Aim
Write out all of the entries exactly as given.

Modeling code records
-- begin --

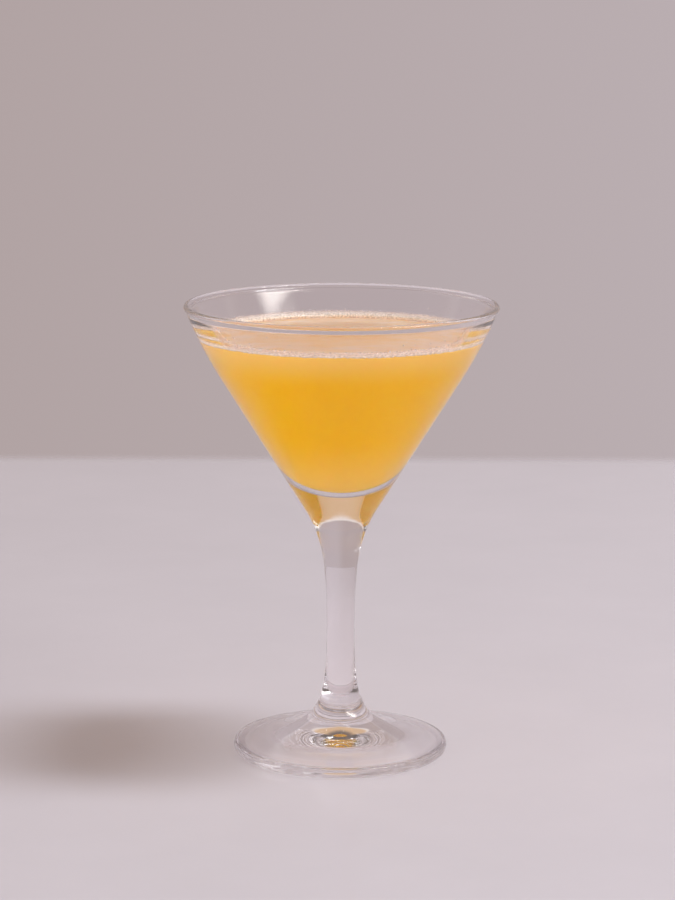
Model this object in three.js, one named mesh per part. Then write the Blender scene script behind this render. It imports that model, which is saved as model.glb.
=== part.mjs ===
// Sidecar cocktail: a stemmed glass of one piece, the drink that fills it and the froth ring on the drink.
// Millimetres, +Z up. The origin is the centre of the foot, on the surface that the glass stands on.
// Every piece is turned about the Z axis, so each is drawn as a profile: x is the radius, y the height.

import * as THREE from 'three';

const { degToRad, lerp } = THREE.MathUtils;

// Glass, outside
const HEIGHT = 143;
const FOOT_RADIUS = 33.8;
const FOOT_EDGE = 3.6;
const FOOT_BELLY_HEIGHT = 2;
const FOOT_EDGE_ROUNDNESS = 0.6;
const FOOT_TOP_TURN = 80;
const REST_INNER_RADIUS = 30;
const REST_OUTER_RADIUS = 31.8;
const UNDERSIDE_RISE = 4.6;
const UNDERSIDE_HOLD = 3;
const SWEEP_UPPER_HOLD = 14.9;
const SWEEP_LOWER_HOLD = 7.1;
const WAIST_RADIUS = 4.45;
const WAIST_HEIGHT = 42.3;
const TAPER_LEAN = degToRad(5.5);
const TAPER_ARC = 184;
const JOIN_HEIGHT = 77;
const JOIN_LEAN = degToRad(29);
const WALL_LEAN = degToRad(32.15);
const RIM_LEAN = degToRad(22.6);
const FLARE_ARC = 152;
const RIM_WALL = 1.5;
const LIP_RADIUS = 0.95;

// Glass, inside of the bowl
const BOWL_FLOOR_HEIGHT = 86.3;
const BOWL_FLOOR_ARC = 16;
const CAVITY_LEAN = degToRad(36.7);
const CAVITY_RIM_LEAN = degToRad(29.5);
const CAVITY_HOLD = 0.3;

// Drink and froth
const LEVEL = 132.7;
const MENISCUS_RISE = 0.9;
const MENISCUS_REACH = 3.3;
const MENISCUS_HOLD = 1.15;
const FROTH_WIDTH = 2.4;
const FROTH_HEIGHT = 1.3;
const FROTH_SHOULDER = 0.2;
const GAP = 0.3;

const TURN_STEPS = 56;

const at = (radius, height) => new THREE.Vector2(radius, height);

const last = (points) => points[points.length - 1];

// The direction of a wall that leans out by an angle from upright
const along = (lean) => at(Math.sin(lean), Math.cos(lean));

// The points of a curve after its first one
function follow(curve, steps) {
  return curve.getPoints(steps).slice(1);
}

// An arc that carries a wall on from one lean to another
function bend(start, radius, leanFrom, leanTo, steps) {
  const side = Math.sign(leanTo - leanFrom);
  const points = [];
  for (let step = 1; step <= steps; step += 1) {
    const lean = lerp(leanFrom, leanTo, step / steps);
    const out = side * radius * (Math.cos(leanFrom) - Math.cos(lean));
    const up = side * radius * (Math.sin(lean) - Math.sin(leanFrom));
    points.push(at(start.x + out, start.y + up));
  }
  return points;
}

// A part of an ellipse, its angles in degrees from outwards towards up
function ellipse(centre, halfWidth, halfHeight, from, to) {
  const [a, b] = [degToRad(from), degToRad(to)];
  return new THREE.EllipseCurve(centre.x, centre.y, halfWidth, halfHeight, a, b, a > b);
}

// The foot from the middle of its hollow underside to the edge of its top
function footProfile() {
  const dome = new THREE.QuadraticBezierCurve(
    at(0, UNDERSIDE_RISE),
    at(UNDERSIDE_HOLD, UNDERSIDE_RISE),
    at(REST_INNER_RADIUS, 0),
  );
  const underWidth = FOOT_RADIUS - REST_OUTER_RADIUS;
  const under = ellipse(at(REST_OUTER_RADIUS, FOOT_BELLY_HEIGHT), underWidth, FOOT_BELLY_HEIGHT, -90, 0);
  const overHeight = FOOT_EDGE - FOOT_BELLY_HEIGHT;
  const overWidth = FOOT_EDGE_ROUNDNESS * overHeight;
  const shoulder = at(FOOT_RADIUS - overWidth, FOOT_BELLY_HEIGHT);
  const over = ellipse(shoulder, overWidth, overHeight, 0, FOOT_TOP_TURN);
  return [
    at(0, UNDERSIDE_RISE),
    ...follow(dome, 5),
    at(REST_OUTER_RADIUS, 0),
    ...follow(under, 4),
    ...follow(over, 3),
  ];
}

// The foot's top, which sweeps up from its edge and becomes the stem
function sweepToWaist(footEdge) {
  const sweep = new THREE.CubicBezierCurve(
    footEdge,
    at(WAIST_RADIUS, SWEEP_LOWER_HOLD),
    at(WAIST_RADIUS, SWEEP_UPPER_HOLD),
    at(WAIST_RADIUS, WAIST_HEIGHT),
  );
  return follow(sweep, 12);
}

// How far past a half turn the lip's round goes on each side, because it swells a little past the wall
const LIP_SWELL = Math.acos(RIM_WALL / 2 / LIP_RADIUS);

// The middle of the lip's round, from the top of the outer wall
function lipCentre() {
  const inward = at(-Math.cos(RIM_LEAN), Math.sin(RIM_LEAN));
  const up = along(RIM_LEAN).multiplyScalar(LIP_RADIUS * Math.sin(LIP_SWELL));
  return inward.multiplyScalar(RIM_WALL / 2).add(up);
}

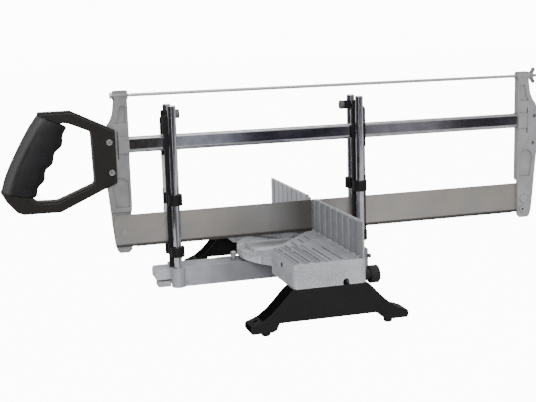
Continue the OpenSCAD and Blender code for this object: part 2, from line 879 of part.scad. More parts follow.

-- end --

Correct result
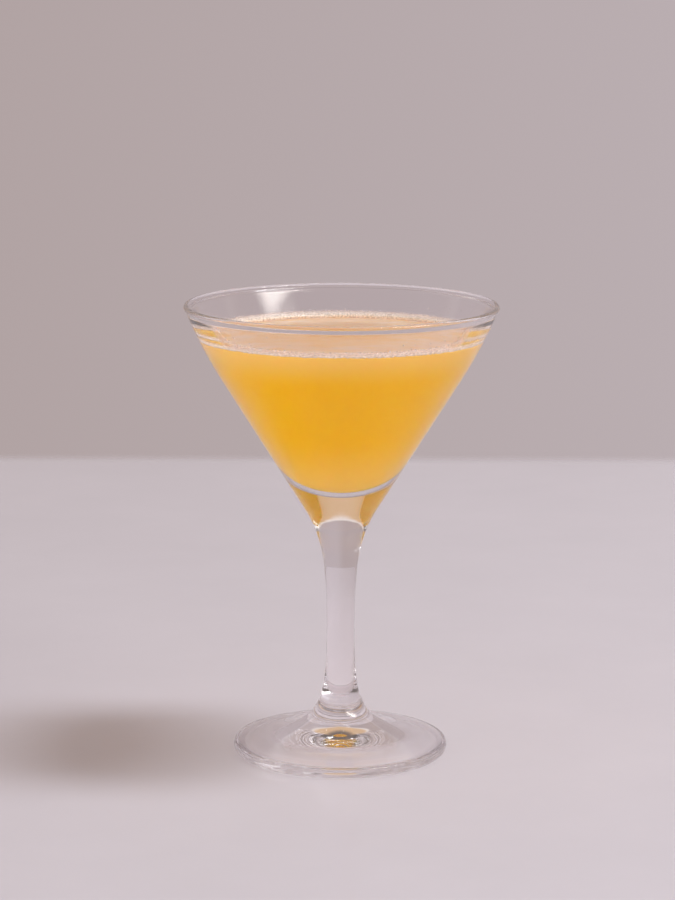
Model this object in three.js, one named mesh per part. Then write the Blender scene script behind this render. It imports that model, which is saved as model.glb.
=== part.mjs ===
// Sidecar cocktail: a stemmed glass of one piece, the drink that fills it and the froth ring on the drink.
// Millimetres, +Z up. The origin is the centre of the foot, on the surface that the glass stands on.
// Every piece is turned about the Z axis, so each is drawn as a profile: x is the radius, y the height.

import * as THREE from 'three';

const { degToRad, lerp } = THREE.MathUtils;

// Glass, outside
const HEIGHT = 143;
const FOOT_RADIUS = 33.8;
const FOOT_EDGE = 3.6;
const FOOT_BELLY_HEIGHT = 2;
const FOOT_EDGE_ROUNDNESS = 0.6;
const FOOT_TOP_TURN = 80;
const REST_INNER_RADIUS = 30;
const REST_OUTER_RADIUS = 31.8;
const UNDERSIDE_RISE = 4.6;
const UNDERSIDE_HOLD = 3;
const SWEEP_UPPER_HOLD = 14.9;
const SWEEP_LOWER_HOLD = 7.1;
const WAIST_RADIUS = 4.45;
const WAIST_HEIGHT = 42.3;
const TAPER_LEAN = degToRad(5.5);
const TAPER_ARC = 184;
const JOIN_HEIGHT = 77;
const JOIN_LEAN = degToRad(29);
const WALL_LEAN = degToRad(32.15);
const RIM_LEAN = degToRad(22.6);
const FLARE_ARC = 152;
const RIM_WALL = 1.5;
const LIP_RADIUS = 0.95;

// Glass, inside of the bowl
const BOWL_FLOOR_HEIGHT = 86.3;
const BOWL_FLOOR_ARC = 16;
const CAVITY_LEAN = degToRad(36.7);
const CAVITY_RIM_LEAN = degToRad(29.5);
const CAVITY_HOLD = 0.3;

// Drink and froth
const LEVEL = 132.7;
const MENISCUS_RISE = 0.9;
const MENISCUS_REACH = 3.3;
const MENISCUS_HOLD = 1.15;
const FROTH_WIDTH = 2.4;
const FROTH_HEIGHT = 1.3;
const FROTH_SHOULDER = 0.2;
const GAP = 0.3;

const TURN_STEPS = 56;

const at = (radius, height) => new THREE.Vector2(radius, height);

const last = (points) => points[points.length - 1];

// The direction of a wall that leans out by an angle from upright
const along = (lean) => at(Math.sin(lean), Math.cos(lean));

// The points of a curve after its first one
function follow(curve, steps) {
  return curve.getPoints(steps).slice(1);
}

// An arc that carries a wall on from one lean to another
function bend(start, radius, leanFrom, leanTo, steps) {
  const side = Math.sign(leanTo - leanFrom);
  const points = [];
  for (let step = 1; step <= steps; step += 1) {
    const lean = lerp(leanFrom, leanTo, step / steps);
    const out = side * radius * (Math.cos(leanFrom) - Math.cos(lean));
    const up = side * radius * (Math.sin(lean) - Math.sin(leanFrom));
    points.push(at(start.x + out, start.y + up));
  }
  return points;
}

// A part of an ellipse, its angles in degrees from outwards towards up
function ellipse(centre, halfWidth, halfHeight, from, to) {
  const [a, b] = [degToRad(from), degToRad(to)];
  return new THREE.EllipseCurve(centre.x, centre.y, halfWidth, halfHeight, a, b, a > b);
}

// The foot from the middle of its hollow underside to the edge of its top
function footProfile() {
  const dome = new THREE.QuadraticBezierCurve(
    at(0, UNDERSIDE_RISE),
    at(UNDERSIDE_HOLD, UNDERSIDE_RISE),
    at(REST_INNER_RADIUS, 0),
  );
  const underWidth = FOOT_RADIUS - REST_OUTER_RADIUS;
  const under = ellipse(at(REST_OUTER_RADIUS, FOOT_BELLY_HEIGHT), underWidth, FOOT_BELLY_HEIGHT, -90, 0);
  const overHeight = FOOT_EDGE - FOOT_BELLY_HEIGHT;
  const overWidth = FOOT_EDGE_ROUNDNESS * overHeight;
  const shoulder = at(FOOT_RADIUS - overWidth, FOOT_BELLY_HEIGHT);
  const over = ellipse(shoulder, overWidth, overHeight, 0, FOOT_TOP_TURN);
  return [
    at(0, UNDERSIDE_RISE),
    ...follow(dome, 5),
    at(REST_OUTER_RADIUS, 0),
    ...follow(under, 4),
    ...follow(over, 3),
  ];
}

// The foot's top, which sweeps up from its edge and becomes the stem
function sweepToWaist(footEdge) {
  const sweep = new THREE.CubicBezierCurve(
    footEdge,
    at(WAIST_RADIUS, SWEEP_LOWER_HOLD),
    at(WAIST_RADIUS, SWEEP_UPPER_HOLD),
    at(WAIST_RADIUS, WAIST_HEIGHT),
  );
  return follow(sweep, 12);
}

// How far past a half turn the lip's round goes on each side, because it swells a little past the wall
const LIP_SWELL = Math.acos(RIM_WALL / 2 / LIP_RADIUS);

// The middle of the lip's round, from the top of the outer wall
function lipCentre() {
  const inward = at(-Math.cos(RIM_LEAN), Math.sin(RIM_LEAN));
  const up = along(RIM_LEAN).multiplyScalar(LIP_RADIUS * Math.sin(LIP_SWELL));
  return inward.multiplyScalar(RIM_WALL / 2).add(up);
}

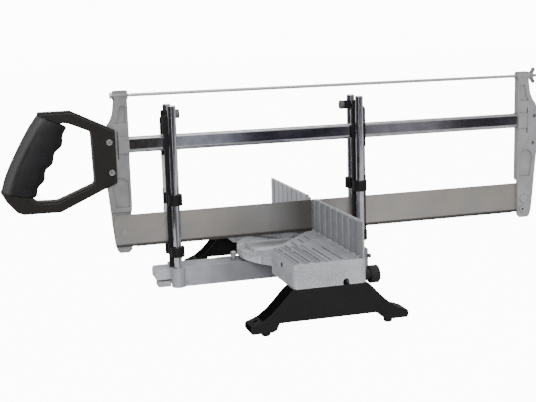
Continue the OpenSCAD and Blender code for this object: part 2, from line 879 of part.scad. More parts follow.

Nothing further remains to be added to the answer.